The investment One Stop Shop that was launched in 2010 has greatly reduced time taken by investors to get licensed from around 49 days to five.
However, the system is not fully operational as government departments have seconded officers to the OSS who do not have decision making powers to issue licences, but only facilitate the process.
In an interview with The Patriot, ZIA chief executive officer, Richard Mbaiwa said the digitalisation of the investment centre would ease delays between investors and other government departments in seeking approval of their projects.
He said the digitalisation process is in keeping with the e-government concept, adding that the authority will work closely with government departments involved in the one stop shop.
“A team of consultants is already mapping out modalities of setting up the electronic platform for the ZIA one stop shop,” he said. 
“The virtual investment centre will pave way for investors to apply for licences from ZIA and government departments online and fulfil other requirements such as applications for working permits.
“All departments will be linked on a virtual network and the moment we issue an investment licence, other departments will know that a company has been registered.” 
Mbaiwa said the current physical system was failing to boost its efficiency to reduce the expected short waiting period as most government officers who were stationed at the investment OSS were not fully empowered to make certain decisions.

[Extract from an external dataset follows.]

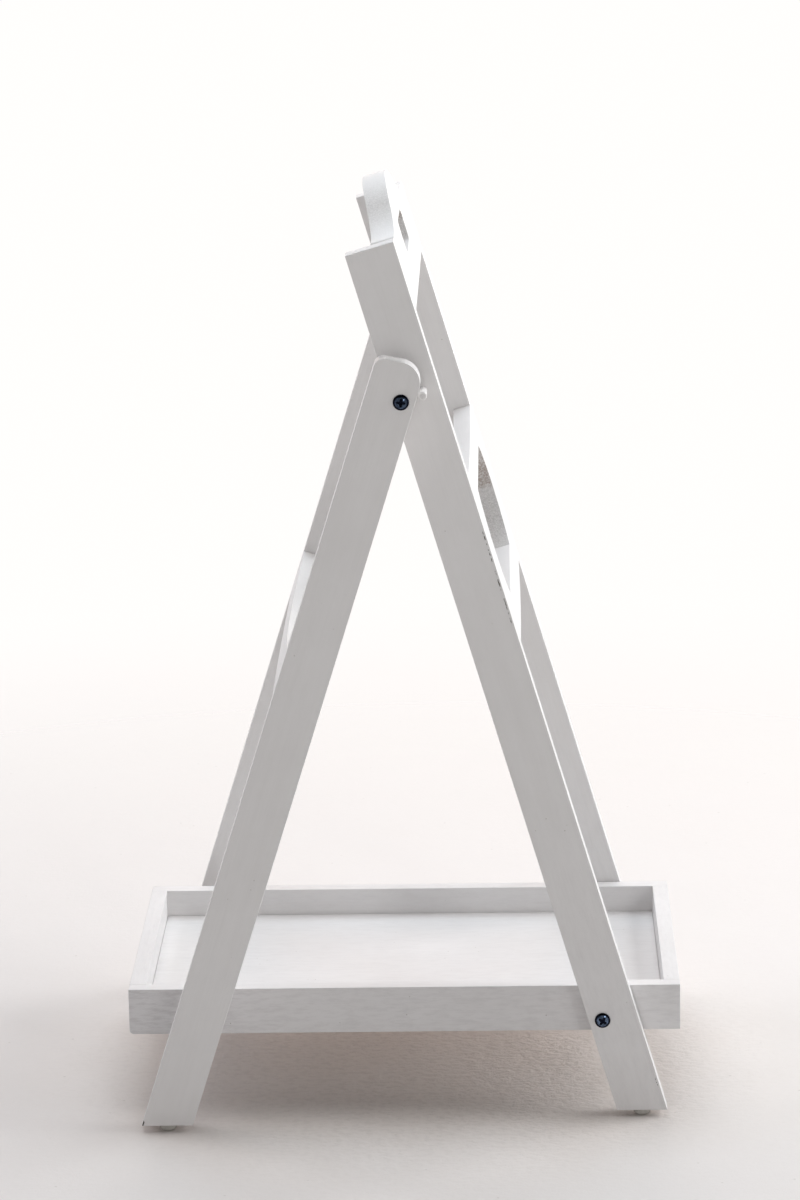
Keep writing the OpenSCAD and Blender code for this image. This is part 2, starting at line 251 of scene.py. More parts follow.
def inset_vectors(loop, inwards):
    """At each point of a closed outline, the step that moves both its neighbouring edges by one."""
    step = np.roll(loop, -1, 0) - loop
    normal = np.stack([-step[:, 1], step[:, 0]], 1) / np.linalg.norm(step, axis=1)[:, None]
    before = np.roll(normal, 1, 0)
    miter = (before + normal) / (1 + np.sum(before * normal, 1))[:, None]
    return miter * (1 if inwards else -1)


def holed_board(name, outer, inner, centre, corners, thick, place):
    """A board whose section goes round: front face, eased outer edge, back face, eased hole edge.
    A point of the outer outline and a point of the hole lie on each ray from the centre."""
    marks = np.array([math.atan2(y - centre[1], x - centre[0]) for x, y in corners])
    even = np.arange(360) * TAU / 360
    angles = np.unique(np.round(np.concatenate([even, np.mod(marks, TAU)]), 7))
    ray = np.stack([np.cos(angles), np.sin(angles)], 1)
    out = centre + ray * loop_radii(outer, centre, angles)[:, None]
    hole = centre + ray * loop_radii(inner, centre, angles)[:, None]
    ease_out = np.where(abs(out[:, 0]) > STILE_IN - 0.1 * MM, TIGHT, EASE)[:, None]
    move_out = inset_vectors(out, True)
    move_in = inset_vectors(hole, False)
    turn = ARC * TAU / 4
    quarter = [(1 - math.cos(t), 1 - math.sin(t)) for t in turn]
    sides, depths, edge = [], [], []

    def add(side, depth, weight):
        sides.append(side)
        depths.append(np.broadcast_to(depth, (len(angles), 1)))
        edge.append(weight)

    near_hole = hole + move_in * (EASE + SUPPORT)
    near_out = out + move_out * (ease_out + SUPPORT)
    across_face = (0.0, 0.15, 0.4, 0.7, 1.0)
    for t in across_face:
        add(near_hole + (near_out - near_hole) * t, 0.0, 0)
    for front in (True, False):
        for lift, draw in (quarter[::-1] if front else quarter):
            depth = ease_out * draw
            add(out + move_out * ease_out * lift, depth if front else thick - depth, 1 - abs(2 * lift - 1))
    for t in across_face[::-1]:
        add(near_hole + (near_out - near_hole) * t, thick, 0)
    for front in (False, True):
        for lift, draw in (quarter if front else quarter[::-1]):
            depth = EASE * draw
            add(hole + move_in * EASE * lift, depth if front else thick - depth, 1 - abs(2 * lift - 1))
    flat = np.stack(sides, 1)
    depth = np.stack(depths, 1)
    local = np.concatenate([flat[..., :1], depth, flat[..., 1:]], -1)
    grain = local[..., [1, 2, 0]]
    # End grain shows on an edge as far as it faces sideways, but not on the board's own ends. It is barely
    # painted on the right, above the hole's middle; on the hole's upper wall, which faces down, that dark
    # brown is partly painted shade.
    outer_rim = slice(len(across_face), len(across_face) + 2 * len(quarter))
    hole_rim = slice(2 * len(across_face) + 2 * len(quarter), None)
    cut = np.zeros((len(angles), len(sides)))
    for move, low, rim in ((move_out, 0.12, outer_rim), (move_in, 0.5, hole_rim)):
        across = abs(move[:, 0]) / np.linalg.norm(move, axis=1)
        cut[:, rim] = np.clip(1.6 * across - low, 0, 1)[:, None]
    cut[:, outer_rim] *= abs(out[:, :1]) < STILE_IN - 1 * MM
    bare = cut * np.clip((local[..., 2] - centre[1] - 3 * MM) / (5 * MM), 0, 1) * (local[..., 0] > 0)
    return make(name, place(local), grain, wrap_rows=True, edge=np.array(edge)[None, :], end=cut,
                coarse=LITTLE, bare=bare)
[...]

He said most officers representing various government departments at ZIA had to refer back to their superiors, a process that was delaying the registration of investors.
“ZIA is still facing challenges in the approval of investment projects due to poor coordination with other government departments,” he said.
“Other government institutions are coming to support the current One Stop Shop investment centre and others are not coming.
“Most of the officers representing different government departments are not in a position to make other decisions, a situation that further increases the time frame on the issuing of licenses and permits for investors.”
“The system will speed up processes by creating a central business database that would enable all government authorities that are required in the approval of investment projects to link electronically.”
Mbaiwa said there was a significant increase in the interest of foreign investors to start operations in the country in August 2014 as compared to the same period last year.
He said the major source of investment has remained high from the Eastern countries such as China and India.
“During the first half of this year, we have approved investment projects worth over US$750 million as compared to at least US$200 million recorded the same period last year,” he said.
“We believe that we will see an equal opportunity in the implementation of these projects as some of the projects that were approved in previous years have not yet been operationalised.”
The ZIA said most of the investments were coming from the mining sector that has covered 70 percent of the approved projects.
“There was a great improvement in the increase of investment in other sectors of the economy that has attracted few investors in the past years such as infrastructure development which is beginning to take some space,” he said.
“Investment in the manufacturing sector is also increasing especially in the medium size projects that are focusing on value addition.”
Meanwhile, the Zimbabwe Revenue Authority (ZIMRA) one of the key partners for the OSS investment centre has started piloting a new digital filing system for its tax clearance system.
Speaking at the ‘Doing Business Reform Strategy’ workshop, ZIMRA director of finance corporate planning and modernisation, Robert Mangwiro said the pilot project had proved viable and worth implementing.
“We have already procured the requisite software for the e-filing system and the project is expected to start next month,” he said.
“We now want our clients to conduct their tax clearance transaction in the comfort of their offices and also to reduce delays in the process.”
The piloting e-filing system is covering only 20 companies and is limited to filing of corporate tax some provisional tax returns.
The system is also expected to cover other taxes such as the Values Added Tax and the Pay As You Earn.